Update: there is an Op-Ed in Berkeleyside, the Berkeley area online news site, which addresses this same issue. See it here— this article suggests that the term “Homesteader” may be more appropriate for many that we term “homeless”.
This article uses the term “homesteads” to refer to long term encampments in the Los Gatos, California area:
Actually, the courts seem to agree that some of those we are calling “homeless” are in fact “homesteaders.” In Seattle, there was a court ruling which stated that the city’s impoundment of a man’s truck violated the state’s “homestead act” — hence his truck was viewed as a home (and thus, he isn’t truly homeless) and he is legally viewed as a homesteader.
This ruling creates difficulties for cities, as the article indicates:
Police and parking-enforcement officers could now find themselves in a bind if they can’t definitively determine whether a vehicle is simply abandoned or is someone’s home, said Assistant City Attorney Michael Ryan.
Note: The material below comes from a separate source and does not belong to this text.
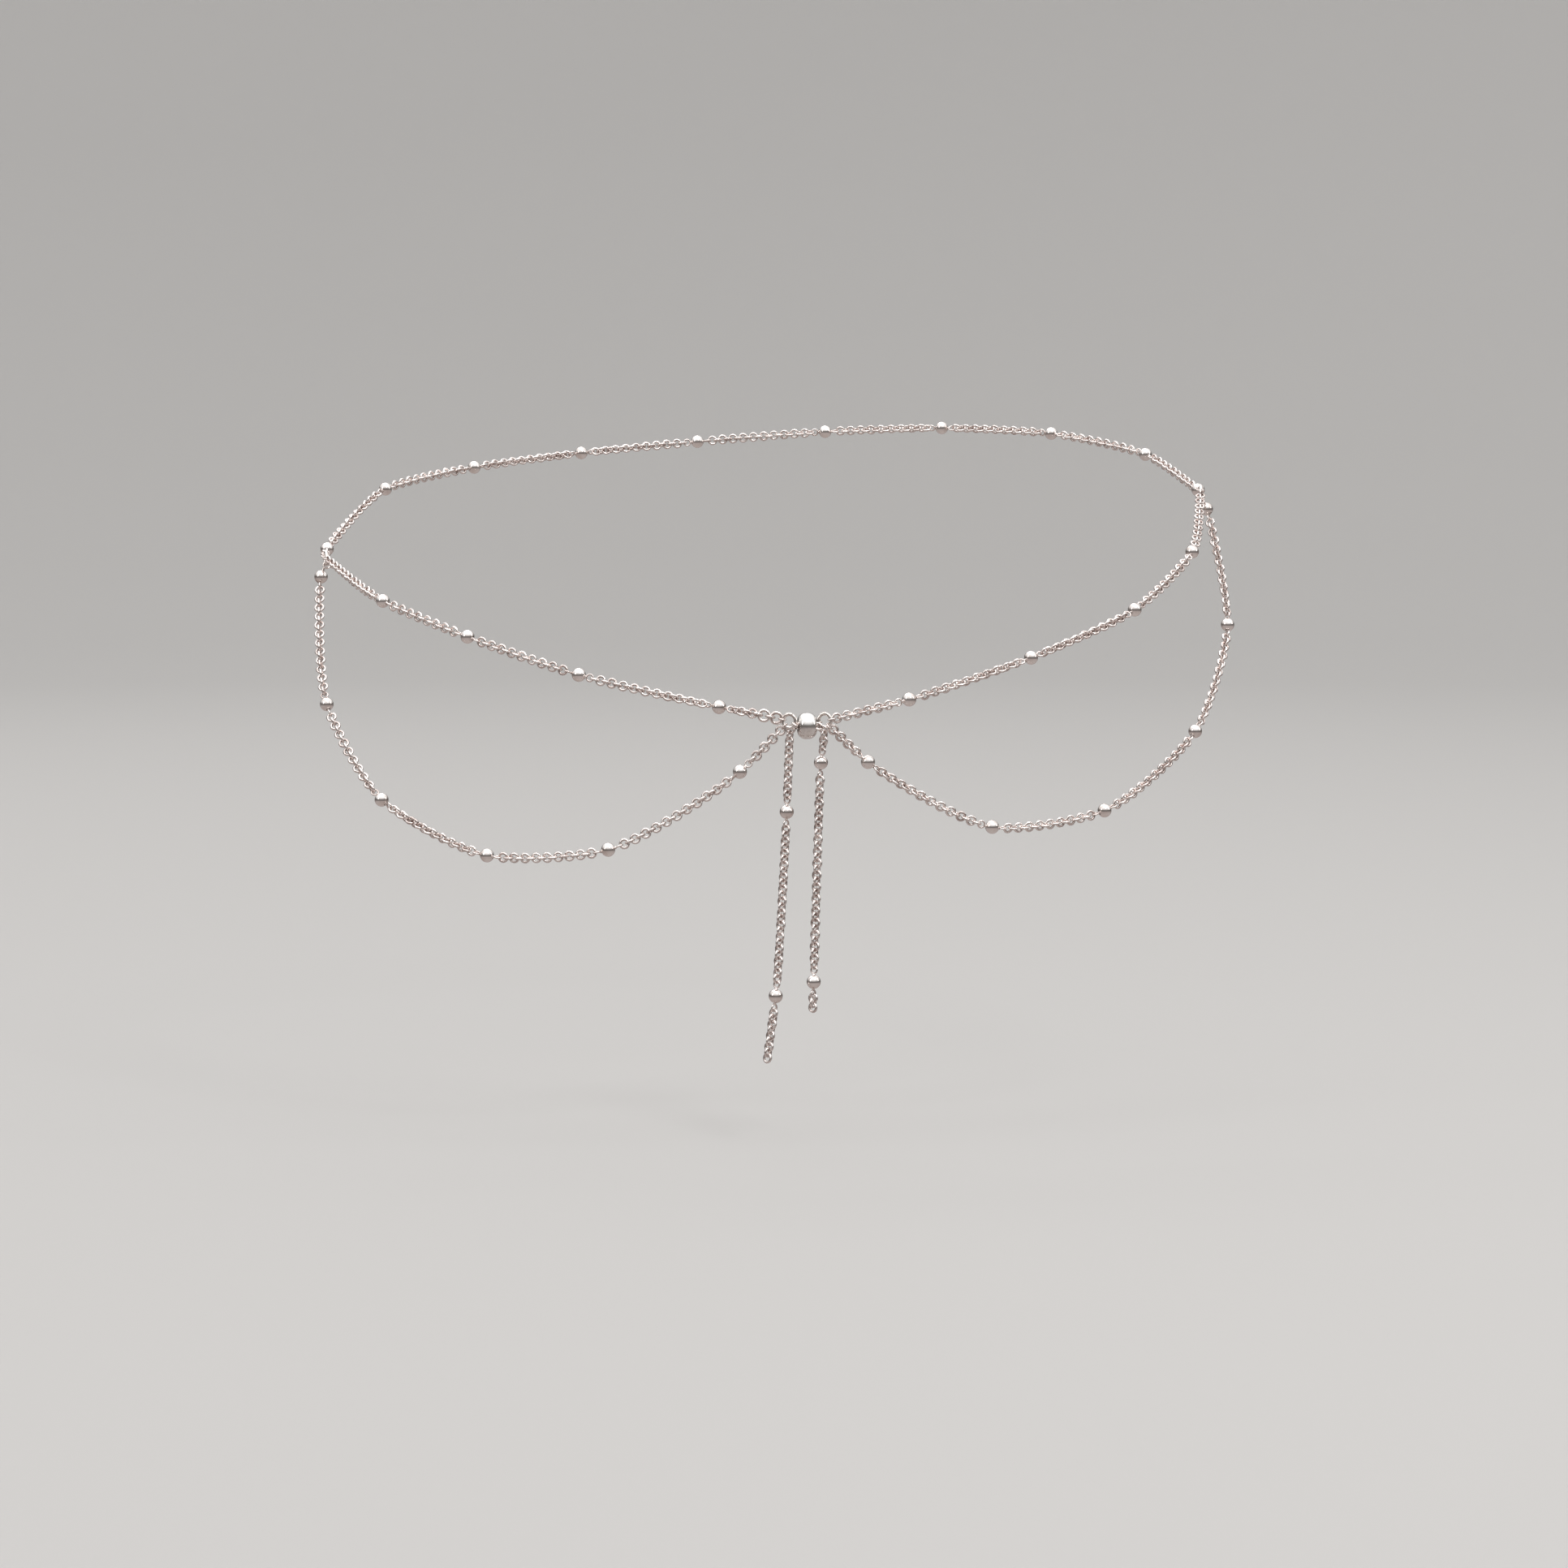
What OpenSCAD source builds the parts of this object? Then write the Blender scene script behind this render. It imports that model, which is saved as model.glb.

By following the logic of Long’s legal team, Ryan argued in court Friday, “Someone could park right here in front of the court house on Fifth Avenue, and we couldn’t tow them, or if we did tow them, we couldn’t put them in impound.
“We’d have to put them somewhere else and we couldn’t charge them at all for it, because if we did, we’d violate the constitution if they were living in that vehicle.”
Meanwhile, the man in the story continues to live in his truck on public streets, saying he doesn’t like the idea of paying rent, and the city has its hands tied. This is not workable as a large scale solution for the future in many cities.
The old GMC has been parked the last five weeks on a side street in White Center; he does not have money to get it working again.
For now, Mr. Long is unsure about his long-term plans. The high cost of living has deterred him from finding another apartment. “I don’t really like to pay rent anymore,” he said.